Astronomers Go On Offensive For Anti-Asteroid Programs
February 26, 2013 • 11:30AM

Although the messages delivered from past week's meeting in Vienna of the UN space organization UNOOSA were clear, they were still also rather polite, not reflecting the real anger building up among committed astronomers and other scientists over the fact that in spite of many initiatives in the past, there still is no real funding of projects to detect and destroy dangerous asteroids. Some astronomers have chosen a more aggressive language, to make their case, though:

In an interview with Voice of Russia on Feb. 22, Vladimir Zamodurov of the radio telescope RT22 in Pushchino (operated by the Astrocosmic Center of the Lebedev Institute for Physics of the Russian Academy of Sciences) said, "Yes. You see, in the 1990s everybody was glad that the Cold War was over and thought now mankind could spend the money for something global, instead of wars. The scientists said let us build an asteroid protection shield. And indeed, for two or three years we believed that now, with no global adversaries around any longer, all financial streams would flow from the military sphere into the protection against asteroids. Had that occurred, we would live in a happier and more secure world today." Zamodurov is one of the co-designers of the Russian RadioAstron space telescope launched in July 2011.

Another example is Florian Freistetter, an Austrian astronomer who worked, among other posts, at the observatory in Dreberg, Saxony, who now is a freelance science writer and contributes to a blog (scilog.com) , in which he wrote last week that it is highly intolerable that none of the primetime TV talk shows, or other "science" broadcasts, has had the Chelyabinsk event of Feb. 15 on its agenda, instead gave ample coverage for mediocre issues and other business as usual reports. This, he charges, falls into the general picture that there are more cooking shows on German TV than science programs, and that in England, more television broadcasts are devoted to science discussions and programs on such issues as asteroids than anywhere in Germany.
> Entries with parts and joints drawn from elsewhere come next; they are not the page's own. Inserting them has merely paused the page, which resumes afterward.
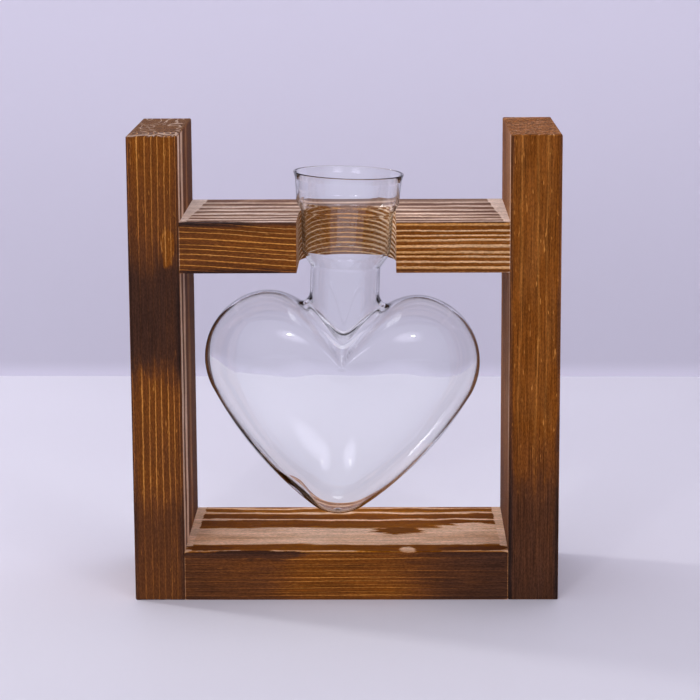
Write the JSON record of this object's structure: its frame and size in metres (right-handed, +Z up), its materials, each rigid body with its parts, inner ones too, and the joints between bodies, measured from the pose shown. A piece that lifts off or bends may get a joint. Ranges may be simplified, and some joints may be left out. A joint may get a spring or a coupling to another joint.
{
  "type": "propagation vase",
  "caption": "Heart-shaped clear glass propagation vase hanging by its collar in a notched crossbar of a torched pine stand, lifted out forwards.",
  "frame": {"origin": "on the ground under the middle of the stand", "axes": "+Z is up, +X to the right seen from the front, and the open side of the crossbar's notch faces -Y"},
  "size_m": [0.152, 0.064, 0.1675],
  "materials": {
    "post_wood": "torched pine, satin",
    "bar_wood": "torched pine, satin",
    "glass": "clear blown glass, fire-polished rim",
    "screw_steel": "zinc-plated"
  },
  "bodies": {
    "stand": {"left_post": "post_wood", "right_post": "post_wood", "top_bar": "bar_wood", "bottom_bar": "bar_wood", "top_left_screws": "screw_steel", "top_right_screws": "screw_steel", "bottom_left_screws": "screw_steel", "bottom_right_screws": "screw_steel"},
    "vase": {"glass_vase": "glass"}
  },
  "joints": [
    {"name": "vase_slide", "type": "slide", "parent": "stand", "child": "vase", "axis": [0, -1, 0], "range_m": [0, 0.075]}
  ]
}
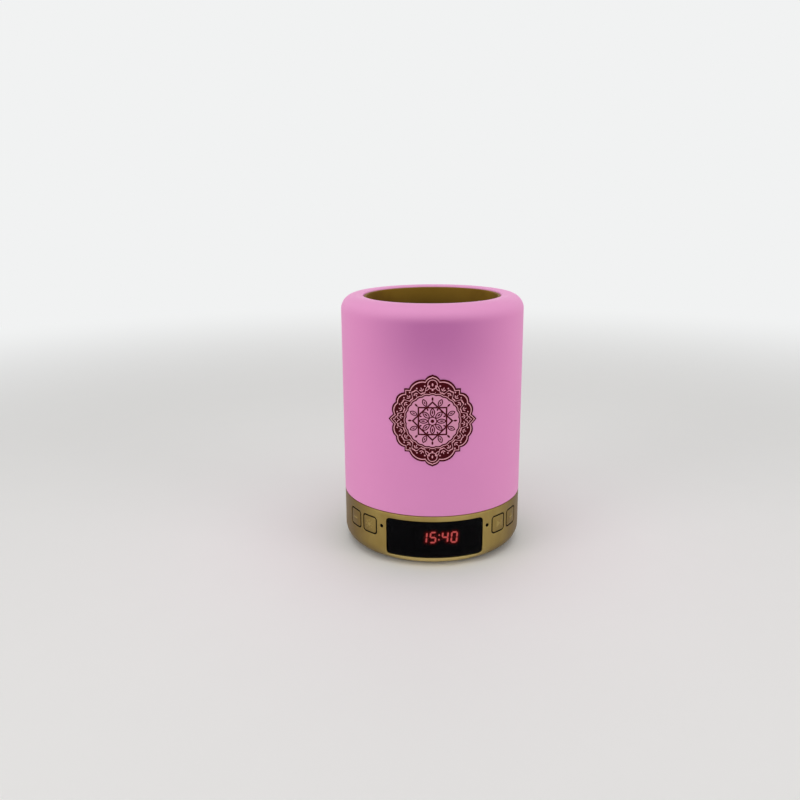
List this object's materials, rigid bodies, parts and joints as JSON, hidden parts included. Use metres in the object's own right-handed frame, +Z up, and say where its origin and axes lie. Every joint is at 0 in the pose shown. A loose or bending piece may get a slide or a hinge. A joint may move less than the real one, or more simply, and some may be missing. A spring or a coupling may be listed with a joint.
{
  "type": "speaker lamp",
  "caption": "Round night-light speaker: translucent shade with an open top recess over a loudspeaker, and a base with a clock window and push buttons.",
  "frame": {"origin": "centre of the lamp at the surface that its feet stand on", "axes": "+Z up along the lamp's axis; the clock window and the medallion face -Y; +X to the right as seen from the front"},
  "size_m": [0.097, 0.0976, 0.136],
  "materials": {
    "bronze_plastic": "satin metallic gold-bronze paint",
    "dark_bronze_plastic": "satin metallic bronze paint",
    "pink_diffuser": "matte translucent pink",
    "bronze_grille": "satin bronze paint",
    "smoked_acrylic": "polished, almost black",
    "maroon_badge": "satin",
    "black_plastic": "matte",
    "white_plastic": "matte",
    "green_board": "solder mask",
    "white_board": "white solder mask",
    "cell_wrap": "shrink sleeve",
    "bright_steel": "plated",
    "black_steel": "black paint",
    "ferrite": "matte sintered",
    "black_rubber": "matte",
    "black_foam": "matte",
    "black_paper": "matte pulp",
    "cloth": "resin-stiffened cloth",
    "copper": "enamelled wire",
    "clear_resin": "clear"
  },
  "bodies": {
    "housing": {"base_shell": "bronze_plastic", "bottom_plate": "black_plastic", "diffuser_shade": "pink_diffuser", "top_bezel": "dark_bronze_plastic", "touch_grille": "bronze_grille", "display_window": "smoked_acrylic", "display_module": "black_plastic", "medallion": "maroon_badge", "main_board": "green_board", "battery_cell": "cell_wrap", "inner_column": "white_plastic", "light_board": "white_board", "usb_port": "bright_steel", "card_slot": "bright_steel", "power_switch_body": "bright_steel", "microphone": "bright_steel", "status_light": "clear_resin", "speaker_gasket": "black_foam", "speaker_basket": "black_steel", "speaker_top_plate": "bright_steel", "speaker_magnet": "ferrite", "speaker_yoke": "bright_steel", "speaker_surround": "black_rubber", "speaker_spider": "cloth", "bottom_screw_1": "bright_steel", "rubber_foot_1": "black_rubber", "board_screw_1": "bright_steel", "speaker_screw_1": "bright_steel", "switch_body_1": "bright_steel", "bottom_screw_2": "bright_steel", "rubber_foot_2": "black_rubber", "board_screw_2": "bright_steel", "speaker_screw_2": "bright_steel", "switch_body_2": "bright_steel", "bottom_screw_3": "bright_steel", "rubber_foot_3": "black_rubber", "board_screw_3": "bright_steel", "speaker_screw_3": "bright_steel", "switch_body_3": "bright_steel", "bottom_screw_4": "bright_steel", "rubber_foot_4": "black_rubber", "board_screw_4": "bright_steel", "speaker_screw_4": "bright_steel", "switch_body_4": "bright_steel"},
    "button_1": {"button_cap_1": "bronze_plastic", "switch_plunger_1": "black_plastic"},
    "button_2": {"button_cap_2": "bronze_plastic", "switch_plunger_2": "black_plastic"},
    "button_3": {"button_cap_3": "bronze_plastic", "switch_plunger_3": "black_plastic"},
    "button_4": {"button_cap_4": "bronze_plastic", "switch_plunger_4": "black_plastic"},
    "power_slider": {"power_switch_knob": "black_plastic"},
    "speaker_diaphragm": {"speaker_cone": "black_paper", "dust_cap": "black_paper", "voice_coil": "copper"}
  },
  "joints": [
    {"name": "button_1_press", "type": "slide", "parent": "housing", "child": "button_1", "axis": [0.8572, 0.515, 0], "range_m": [0, 0.0005], "stiffness_N_per_m": 600, "springref_m": -0.0008},
    {"name": "button_2_press", "type": "slide", "parent": "housing", "child": "button_2", "axis": [0.6998, 0.7143, 0], "range_m": [0, 0.0005], "stiffness_N_per_m": 600, "springref_m": -0.0008},
    {"name": "button_3_press", "type": "slide", "parent": "housing", "child": "button_3", "axis": [-0.6998, 0.7143, 0], "range_m": [0, 0.0005], "stiffness_N_per_m": 600, "springref_m": -0.0008},
    {"name": "button_4_press", "type": "slide", "parent": "housing", "child": "button_4", "axis": [-0.8572, 0.515, 0], "range_m": [0, 0.0005], "stiffness_N_per_m": 600, "springref_m": -0.0008},
    {"name": "power_slide", "type": "slide", "parent": "housing", "child": "power_slider", "axis": [-0.9272, -0.3746, 0], "range_m": [0, 0.002]},
    {"name": "diaphragm_excursion", "type": "slide", "parent": "housing", "child": "speaker_diaphragm", "axis": [0, 0, 1], "range_m": [-0.001, 0.001], "stiffness_N_per_m": 800, "deforming": ["speaker_surround", "speaker_spider"]}
  ]
}
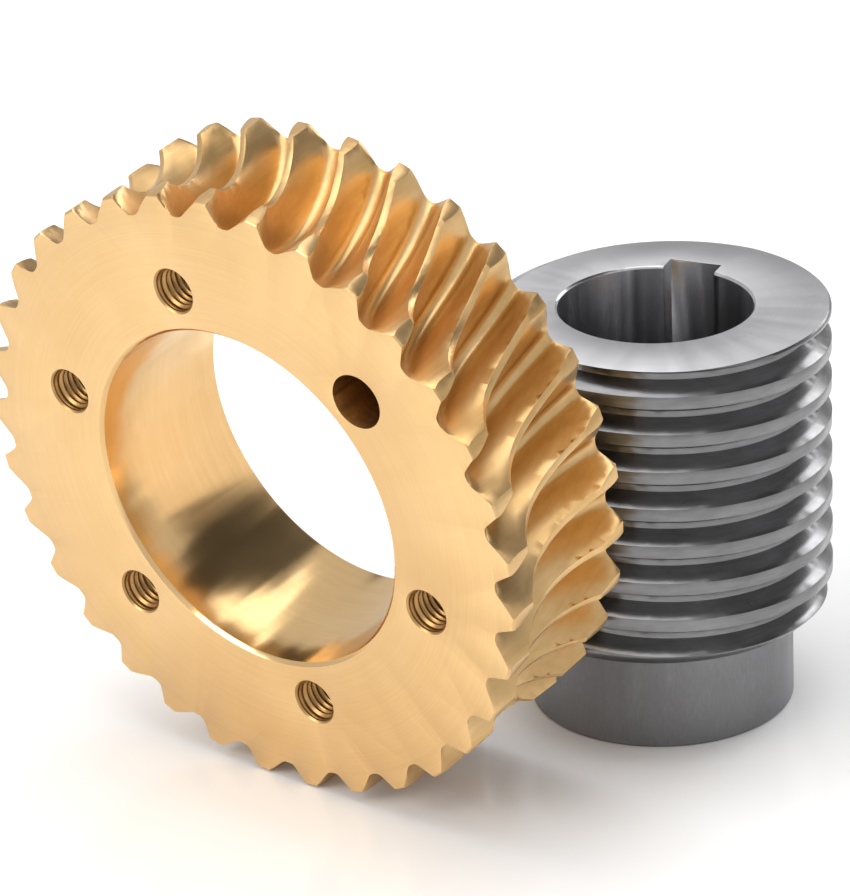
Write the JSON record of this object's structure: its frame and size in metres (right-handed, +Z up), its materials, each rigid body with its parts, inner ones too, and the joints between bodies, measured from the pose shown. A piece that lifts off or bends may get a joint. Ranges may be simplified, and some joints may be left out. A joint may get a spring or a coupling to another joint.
{
  "type": "worm gear set",
  "caption": "Throated bronze worm wheel ring with a bolt circle, beside a hollow keyed steel worm standing on its hub.",
  "frame": {"origin": "centre of the worm's base, on the surface that both pieces stand on", "axes": "+Z up along the worm's bore; the wheel's front face looks towards -X and -Y"},
  "size_m": [0.1844, 0.1298, 0.1478],
  "materials": {
    "bronze": "satin",
    "steel": "satin"
  },
  "bodies": {
    "wheel_body": {"worm_wheel": "bronze"},
    "worm_body": {"worm": "steel"}
  },
  "joints": [
    {"name": "worm_spin", "type": "hinge", "parent": "wheel_body", "child": "worm_body", "pos_m": [0, 0, 0], "axis": [0, 0, 1], "continuous": true}
  ]
}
Furthermore, German space engineer and astronomer Michael Khan who has worked on the design of numerous deep space missions in the past years, wrote in another blog (scienceblogs.de) last week that the fact that it is still not entirely clear to scientists what really went on in Chelyabinsk, and how big that meteor was and what its real impact was, shows that still today, not much is known about such space bodies. Many asteroids have been spotted and registered, but what their actual size or exact orbit is, remains a guess in many cases. The Chelyabinsk meteor may have had one of those extremely eccentric orbits on its journey through the Solar System that would require much better monitoring systems to spot such objects in time.

Observatories, space monitoring by satellites alone will not suffice, Khan writes: what is required, are manned missions to several of these asteroids, also to find out what they are actually made of, and each of these manned missions would be like the Moon-landing program of the last century. And technologies to destroy or deflect such asteroids must be developed. If mankind wants to live safe from such space attacks, it has no other alternative to launching such missions, therefore let's begin now, Khan concludes.